**WHAT IS EXPECTED**
Write out each line exactly as it stands, please.

**DATA SECTION**
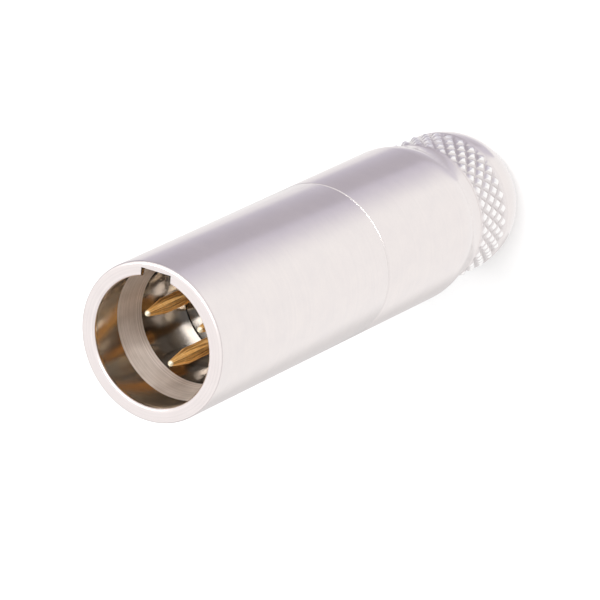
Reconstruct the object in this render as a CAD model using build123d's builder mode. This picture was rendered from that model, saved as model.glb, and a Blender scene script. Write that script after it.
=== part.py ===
"""Three-pin mini XLR cable plug: a keyed metal barrel over three pins, and a screwed handle with a collet.

Frame: millimetres, origin at the middle of the cable end, +Z along the plug towards its mating mouth,
+Y through the keyway. The plug stands on its cable end, with the handle screwed home.
"""

import os
from math import atan2, cos, degrees, radians, sin, sqrt

from build123d import *

# Outside of the two barrels
barrel_radius = 5.0
handle_length = 18.0
rim_chamfer = 0.15
seam_break = 0.06

# Mating mouth, with depths counted from the rim
rim_width = 0.93
lip_length = 0.4
lip_chamfer = 0.1
latch_groove_depth = 0.33
latch_groove_end = 2.92
cone_length = 1.81
floor_depth = 9.3
keyway_width = 2.09
keyway_depth = 0.43

# Insert stack, held in the shell from behind
insert_clearance = 0.05
seat_depth = 10.5
seat_step = 0.19
front_insulator_length = 3.2
rear_insulator_length = 3.4
lug_thickness = 0.3
lug_rim_width = 0.95
lug_tab_width = 1.6
lug_tab_length = 4.6
lug_hole_radius = 0.4
ring_thickness = 0.5
ring_width = 0.9
ring_groove_depth = 0.4
ring_gap_width = 2.4
ring_play = 0.05
ring_land = 0.6
sleeve_wall = 0.4
sleeve_end_gap = 0.1

# Contacts
contact_names = ("contact_1", "contact_2", "contact_3")
contact_bearings = (-70.0, 70.0, 180.0)  # degrees from the keyway, clockwise seen from the mouth
pin_circle = 2.0
pin_radius = 0.475
pin_tip_depth = 2.2
pin_nose_length = 1.8
pin_tip_radius = 0.19
pin_tip_chamfer = 0.1
shank_radius = 0.65
contact_flange_radius = 0.85
contact_flange_length = 0.7
stem_radius = 0.65
stem_length = 7.4
cup_radius = 0.47
cup_depth = 2.4
cup_scoop_length = 1.5
contact_clearance = 0.02

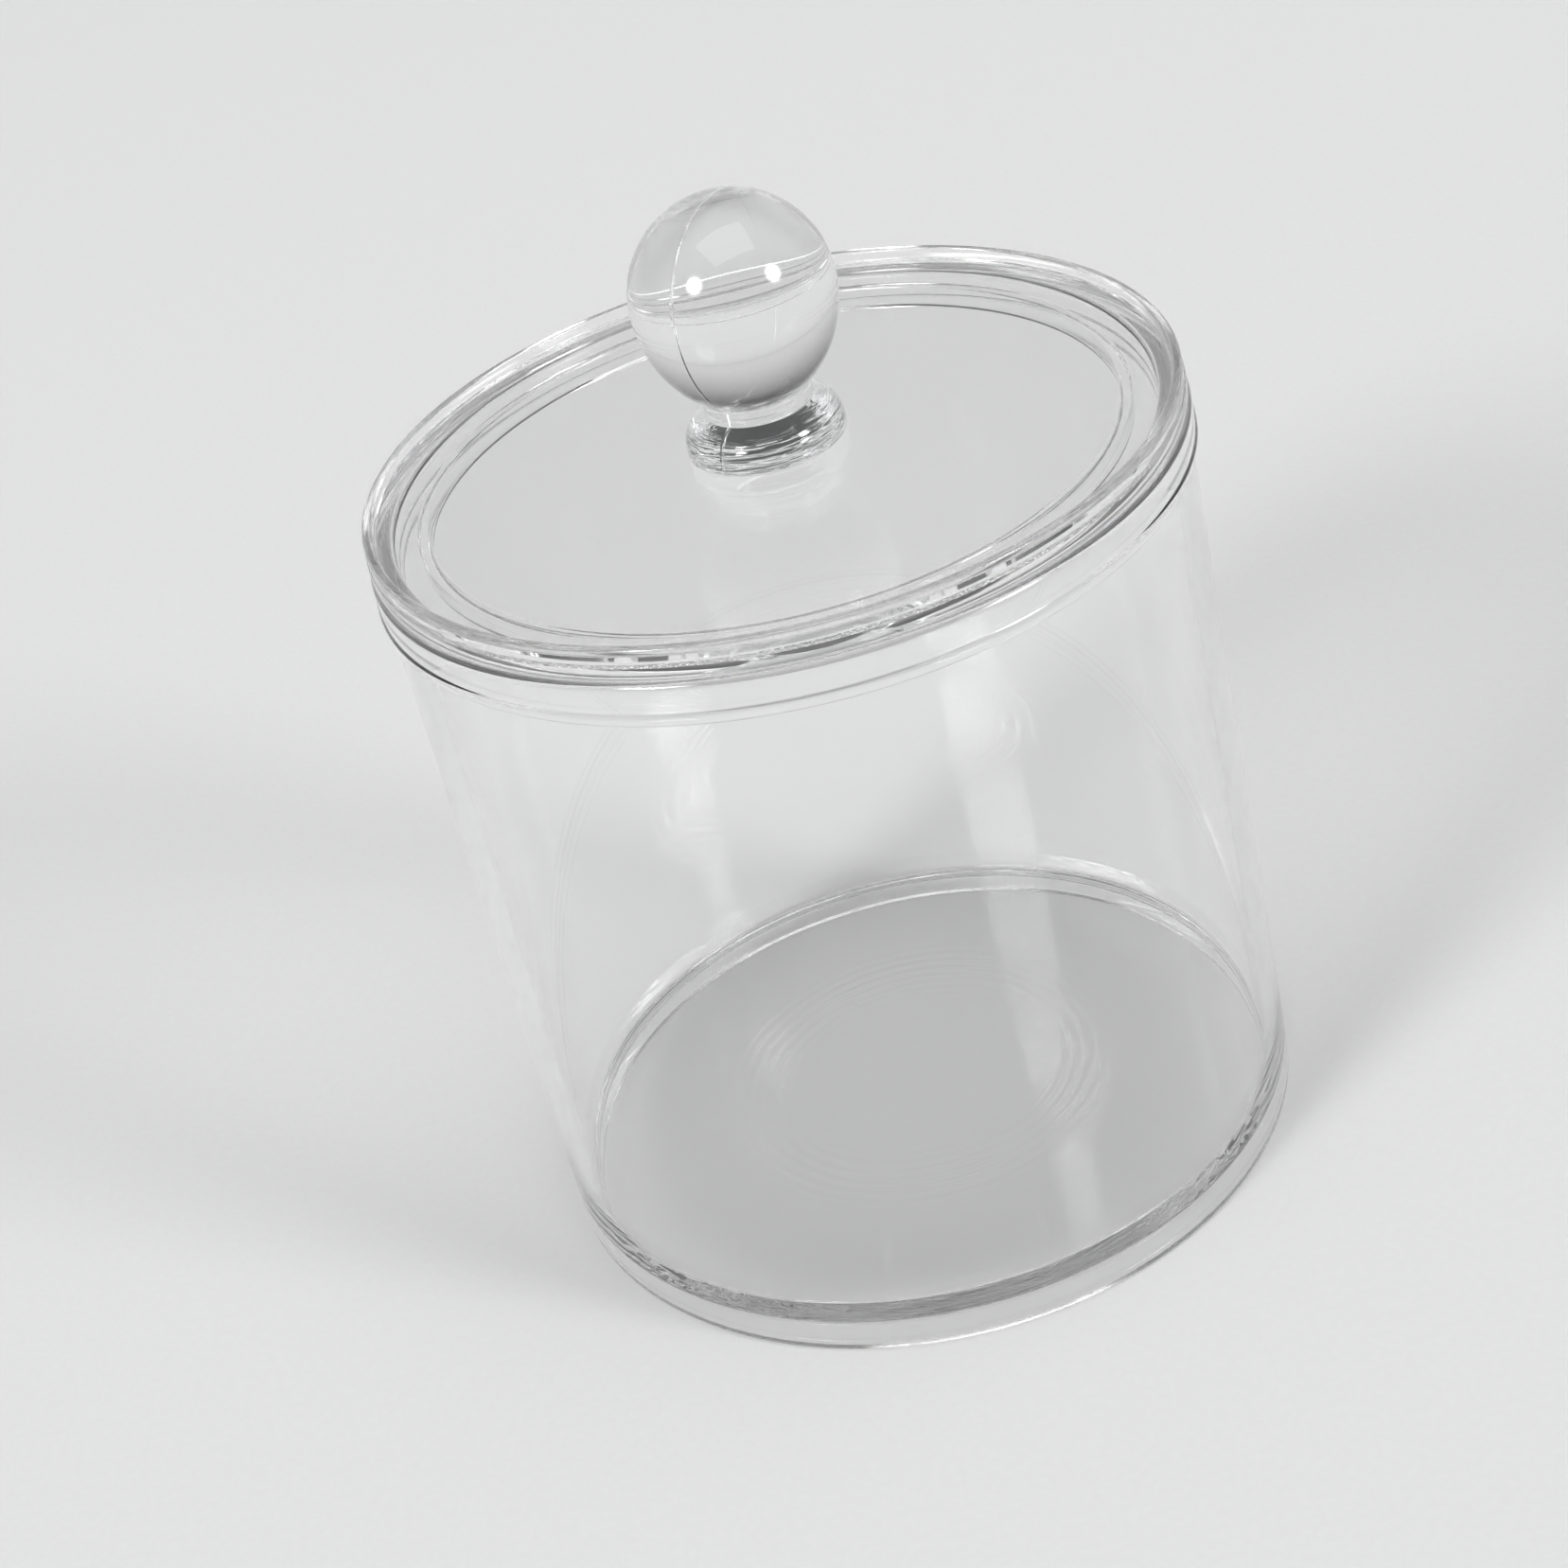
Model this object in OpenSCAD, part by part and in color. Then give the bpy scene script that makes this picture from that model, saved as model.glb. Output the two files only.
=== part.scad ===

**ANSWER FOR THE TASK**
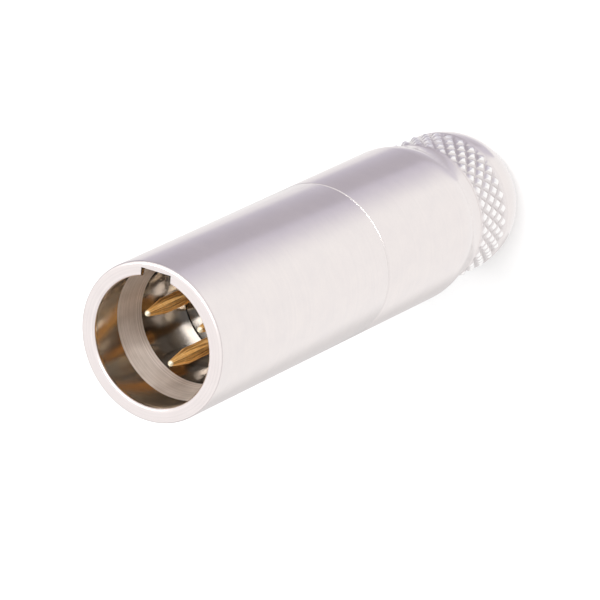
Reconstruct the object in this render as a CAD model using build123d's builder mode. This picture was rendered from that model, saved as model.glb, and a Blender scene script. Write that script after it.
=== part.py ===
"""Three-pin mini XLR cable plug: a keyed metal barrel over three pins, and a screwed handle with a collet.

Frame: millimetres, origin at the middle of the cable end, +Z along the plug towards its mating mouth,
+Y through the keyway. The plug stands on its cable end, with the handle screwed home.
"""

import os
from math import atan2, cos, degrees, radians, sin, sqrt

from build123d import *

# Outside of the two barrels
barrel_radius = 5.0
handle_length = 18.0
rim_chamfer = 0.15
seam_break = 0.06

# Mating mouth, with depths counted from the rim
rim_width = 0.93
lip_length = 0.4
lip_chamfer = 0.1
latch_groove_depth = 0.33
latch_groove_end = 2.92
cone_length = 1.81
floor_depth = 9.3
keyway_width = 2.09
keyway_depth = 0.43

# Insert stack, held in the shell from behind
insert_clearance = 0.05
seat_depth = 10.5
seat_step = 0.19
front_insulator_length = 3.2
rear_insulator_length = 3.4
lug_thickness = 0.3
lug_rim_width = 0.95
lug_tab_width = 1.6
lug_tab_length = 4.6
lug_hole_radius = 0.4
ring_thickness = 0.5
ring_width = 0.9
ring_groove_depth = 0.4
ring_gap_width = 2.4
ring_play = 0.05
ring_land = 0.6
sleeve_wall = 0.4
sleeve_end_gap = 0.1

# Contacts
contact_names = ("contact_1", "contact_2", "contact_3")
contact_bearings = (-70.0, 70.0, 180.0)  # degrees from the keyway, clockwise seen from the mouth
pin_circle = 2.0
pin_radius = 0.475
pin_tip_depth = 2.2
pin_nose_length = 1.8
pin_tip_radius = 0.19
pin_tip_chamfer = 0.1
shank_radius = 0.65
contact_flange_radius = 0.85
contact_flange_length = 0.7
stem_radius = 0.65
stem_length = 7.4
cup_radius = 0.47
cup_depth = 2.4
cup_scoop_length = 1.5
contact_clearance = 0.02

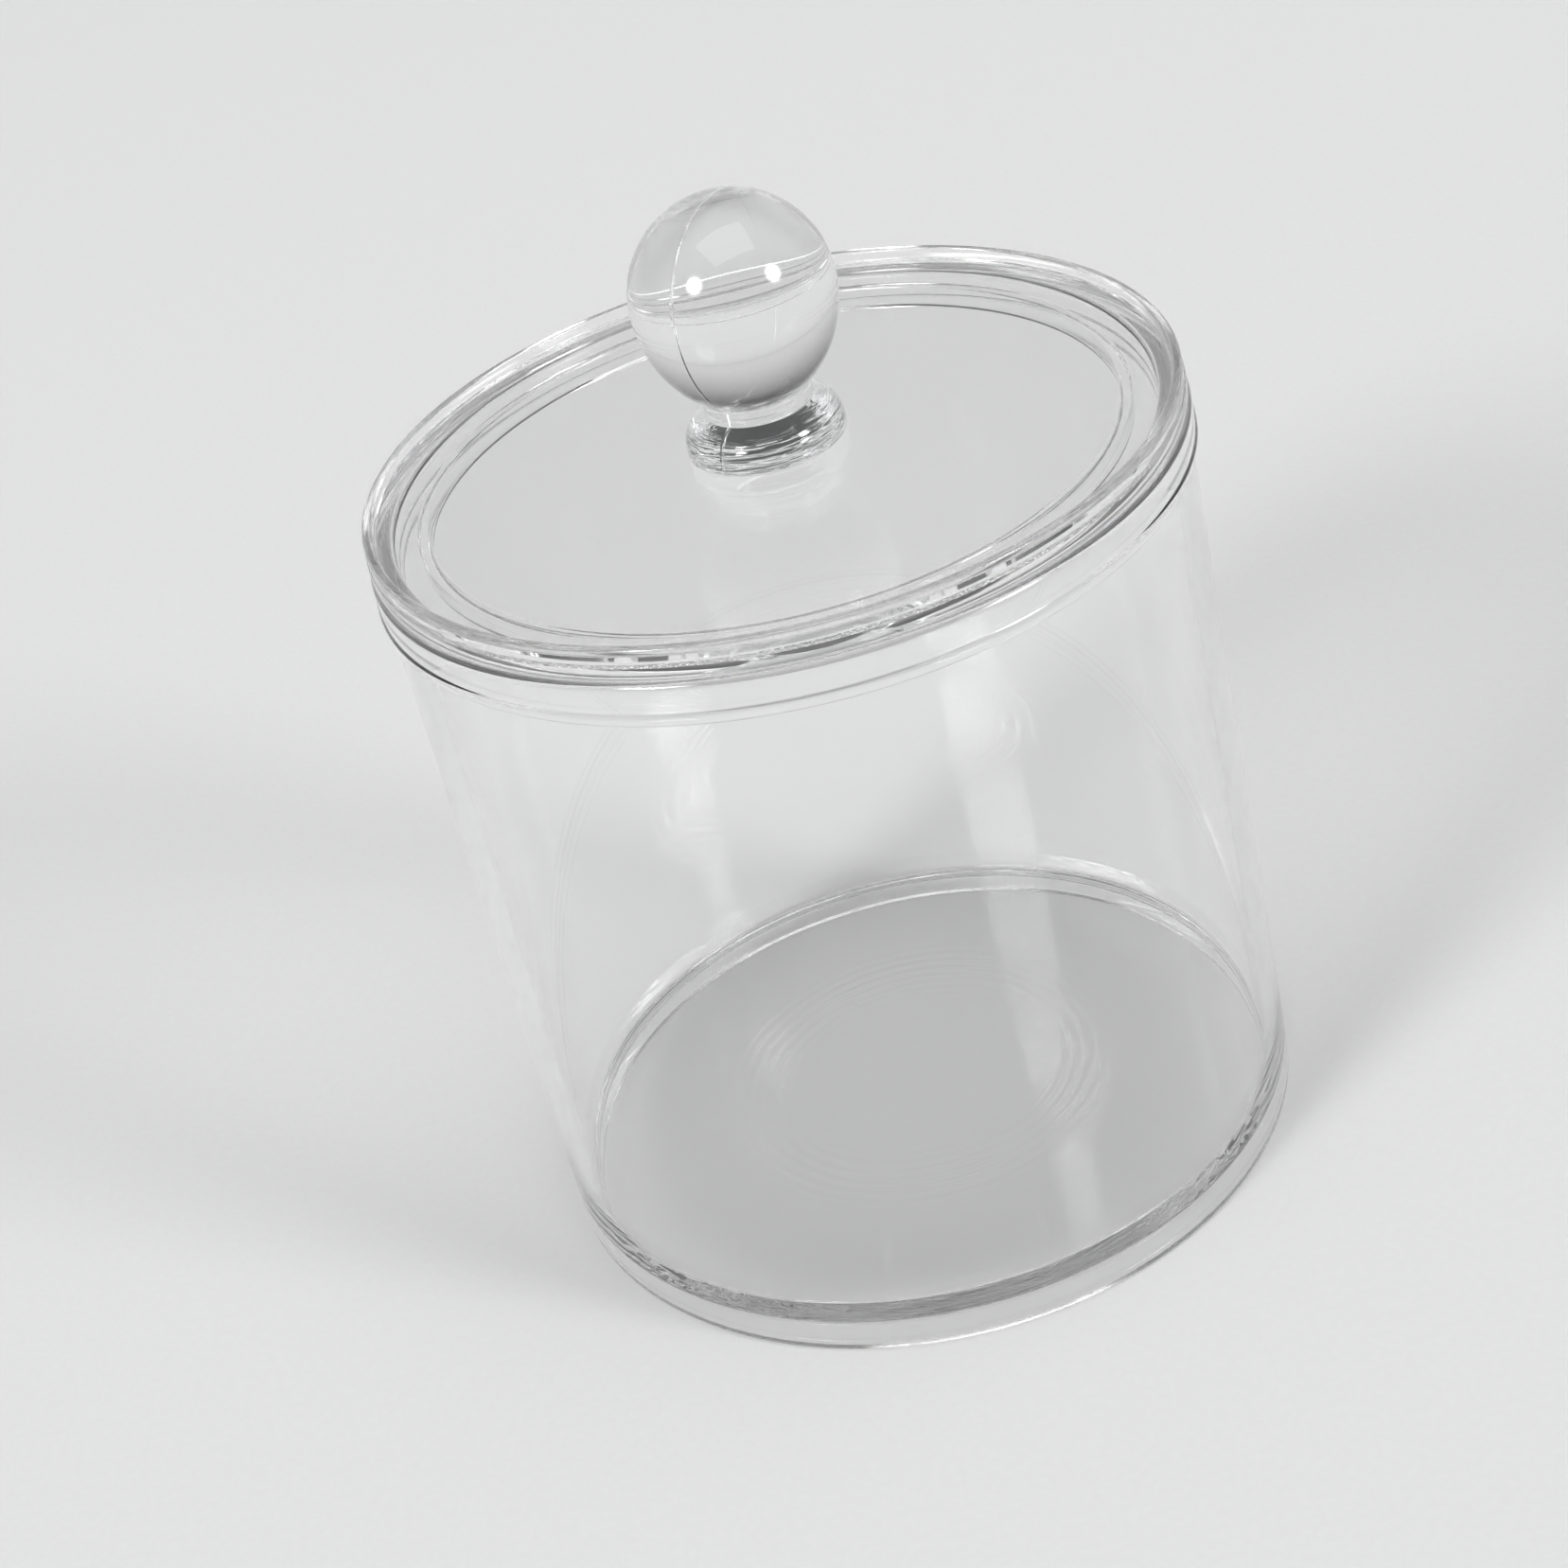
Model this object in OpenSCAD, part by part and in color. Then give the bpy scene script that makes this picture from that model, saved as model.glb. Output the two files only.
=== part.scad ===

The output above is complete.